Scripts that build objects:
::::::

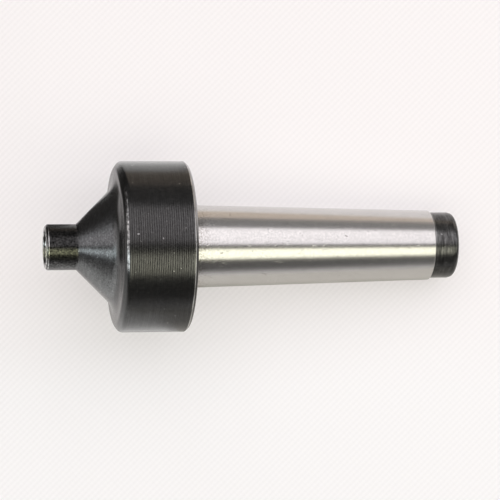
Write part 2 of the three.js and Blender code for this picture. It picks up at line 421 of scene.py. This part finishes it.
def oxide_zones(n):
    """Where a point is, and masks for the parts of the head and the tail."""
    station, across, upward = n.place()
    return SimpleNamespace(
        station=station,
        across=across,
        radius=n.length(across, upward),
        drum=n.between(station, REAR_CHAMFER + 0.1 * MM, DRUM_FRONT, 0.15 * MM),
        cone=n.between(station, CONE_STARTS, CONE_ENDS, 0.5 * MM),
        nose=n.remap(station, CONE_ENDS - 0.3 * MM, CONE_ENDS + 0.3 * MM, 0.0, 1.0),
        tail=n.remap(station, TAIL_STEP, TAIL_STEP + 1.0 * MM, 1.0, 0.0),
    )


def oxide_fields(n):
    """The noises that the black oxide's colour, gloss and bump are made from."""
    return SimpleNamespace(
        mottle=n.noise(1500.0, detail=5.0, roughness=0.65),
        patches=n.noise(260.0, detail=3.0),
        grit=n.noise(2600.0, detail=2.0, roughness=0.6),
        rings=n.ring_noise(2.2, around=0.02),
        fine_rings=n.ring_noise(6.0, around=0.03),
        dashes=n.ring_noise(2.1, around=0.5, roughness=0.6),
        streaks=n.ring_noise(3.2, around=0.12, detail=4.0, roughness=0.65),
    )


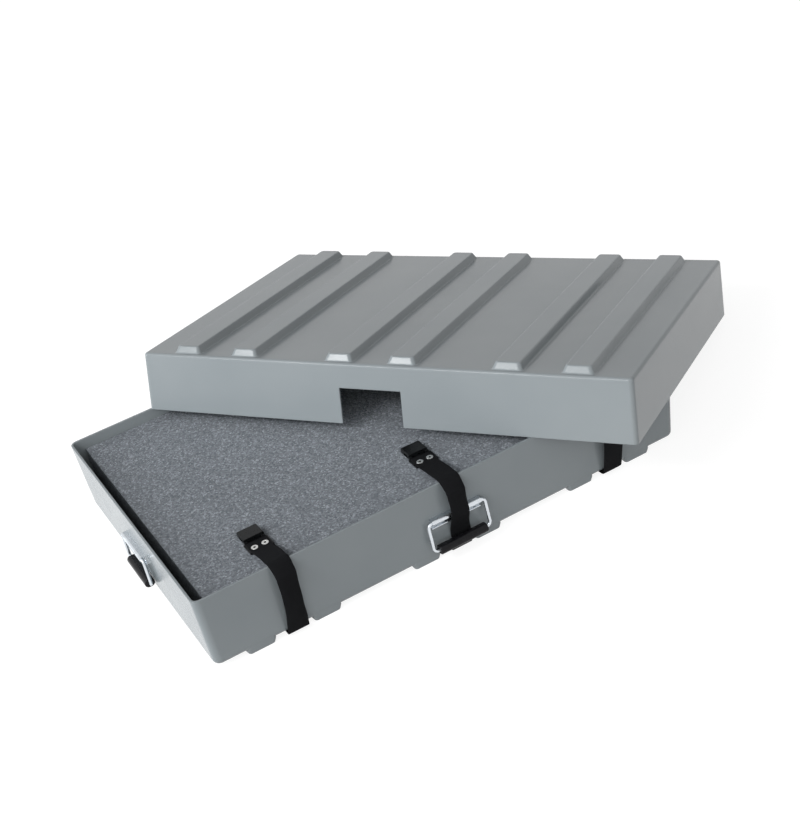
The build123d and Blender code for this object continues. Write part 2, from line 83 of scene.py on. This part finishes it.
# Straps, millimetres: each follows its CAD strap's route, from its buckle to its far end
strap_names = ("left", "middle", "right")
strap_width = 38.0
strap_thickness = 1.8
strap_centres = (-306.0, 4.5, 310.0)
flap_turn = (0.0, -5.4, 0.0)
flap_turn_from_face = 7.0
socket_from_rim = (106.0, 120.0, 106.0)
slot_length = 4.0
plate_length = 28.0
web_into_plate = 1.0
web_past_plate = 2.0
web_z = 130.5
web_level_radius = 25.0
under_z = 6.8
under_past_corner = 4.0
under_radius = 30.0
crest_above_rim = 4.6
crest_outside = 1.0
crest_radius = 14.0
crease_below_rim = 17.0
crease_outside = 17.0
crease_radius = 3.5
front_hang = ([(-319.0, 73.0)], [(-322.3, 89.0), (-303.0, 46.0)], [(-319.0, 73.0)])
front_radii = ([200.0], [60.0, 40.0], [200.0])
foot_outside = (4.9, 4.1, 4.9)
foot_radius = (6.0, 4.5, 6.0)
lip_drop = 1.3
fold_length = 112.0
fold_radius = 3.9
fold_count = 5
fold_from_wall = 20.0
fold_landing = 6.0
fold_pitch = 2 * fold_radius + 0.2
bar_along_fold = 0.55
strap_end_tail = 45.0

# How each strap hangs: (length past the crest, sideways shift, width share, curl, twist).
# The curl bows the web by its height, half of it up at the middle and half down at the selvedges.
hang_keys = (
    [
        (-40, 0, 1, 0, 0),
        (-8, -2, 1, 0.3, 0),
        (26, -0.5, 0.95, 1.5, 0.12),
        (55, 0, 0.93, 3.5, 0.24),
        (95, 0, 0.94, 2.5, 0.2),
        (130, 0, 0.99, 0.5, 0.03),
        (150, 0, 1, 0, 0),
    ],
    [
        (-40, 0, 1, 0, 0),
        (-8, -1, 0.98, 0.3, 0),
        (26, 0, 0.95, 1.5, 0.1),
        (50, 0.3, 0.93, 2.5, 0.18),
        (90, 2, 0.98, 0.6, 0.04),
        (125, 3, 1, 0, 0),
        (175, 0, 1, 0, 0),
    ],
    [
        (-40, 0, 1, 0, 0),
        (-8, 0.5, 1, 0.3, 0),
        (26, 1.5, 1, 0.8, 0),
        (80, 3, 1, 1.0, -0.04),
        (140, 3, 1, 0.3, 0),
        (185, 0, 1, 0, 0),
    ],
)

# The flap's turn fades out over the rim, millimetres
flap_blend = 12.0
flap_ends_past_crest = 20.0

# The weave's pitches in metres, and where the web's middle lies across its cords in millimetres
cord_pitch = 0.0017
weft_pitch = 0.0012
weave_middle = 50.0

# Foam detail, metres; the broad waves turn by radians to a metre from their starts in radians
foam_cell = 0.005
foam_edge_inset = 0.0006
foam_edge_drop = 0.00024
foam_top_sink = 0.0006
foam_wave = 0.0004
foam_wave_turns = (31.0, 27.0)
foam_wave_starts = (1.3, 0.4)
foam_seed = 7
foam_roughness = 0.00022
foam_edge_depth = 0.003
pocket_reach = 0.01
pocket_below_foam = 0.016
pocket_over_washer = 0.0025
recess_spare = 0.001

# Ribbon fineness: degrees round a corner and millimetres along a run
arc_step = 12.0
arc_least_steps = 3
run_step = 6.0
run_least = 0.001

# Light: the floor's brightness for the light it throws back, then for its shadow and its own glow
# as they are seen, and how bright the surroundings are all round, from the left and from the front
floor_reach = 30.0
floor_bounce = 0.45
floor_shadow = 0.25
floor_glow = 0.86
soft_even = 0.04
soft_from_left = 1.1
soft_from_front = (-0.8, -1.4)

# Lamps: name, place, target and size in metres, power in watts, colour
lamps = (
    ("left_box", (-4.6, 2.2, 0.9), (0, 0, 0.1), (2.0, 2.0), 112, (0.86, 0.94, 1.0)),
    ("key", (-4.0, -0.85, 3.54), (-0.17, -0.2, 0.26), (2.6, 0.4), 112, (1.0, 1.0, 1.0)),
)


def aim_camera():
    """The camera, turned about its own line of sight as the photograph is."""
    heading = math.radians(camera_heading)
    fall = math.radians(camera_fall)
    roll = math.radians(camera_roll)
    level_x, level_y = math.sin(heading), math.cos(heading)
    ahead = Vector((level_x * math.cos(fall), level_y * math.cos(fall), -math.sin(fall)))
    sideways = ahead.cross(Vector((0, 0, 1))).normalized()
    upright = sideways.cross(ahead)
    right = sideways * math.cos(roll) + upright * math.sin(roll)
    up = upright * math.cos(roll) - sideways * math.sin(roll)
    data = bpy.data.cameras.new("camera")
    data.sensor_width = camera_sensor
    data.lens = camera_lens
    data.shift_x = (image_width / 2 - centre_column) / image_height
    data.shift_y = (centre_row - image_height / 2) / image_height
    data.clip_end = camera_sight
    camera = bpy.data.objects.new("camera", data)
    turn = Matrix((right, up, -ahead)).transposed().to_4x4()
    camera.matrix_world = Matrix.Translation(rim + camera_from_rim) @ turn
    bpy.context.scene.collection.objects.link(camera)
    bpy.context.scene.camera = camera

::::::

SHORT PROBLEM ▸ Which lines contain the word "code"? Copy each one.

REPLY ▸
Write part 2 of the three.js and Blender code for this picture. It picks up at line 421 of scene.py. This part finishes it.
The build123d and Blender code for this object continues. Write part 2, from line 83 of scene.py on. This part finishes it.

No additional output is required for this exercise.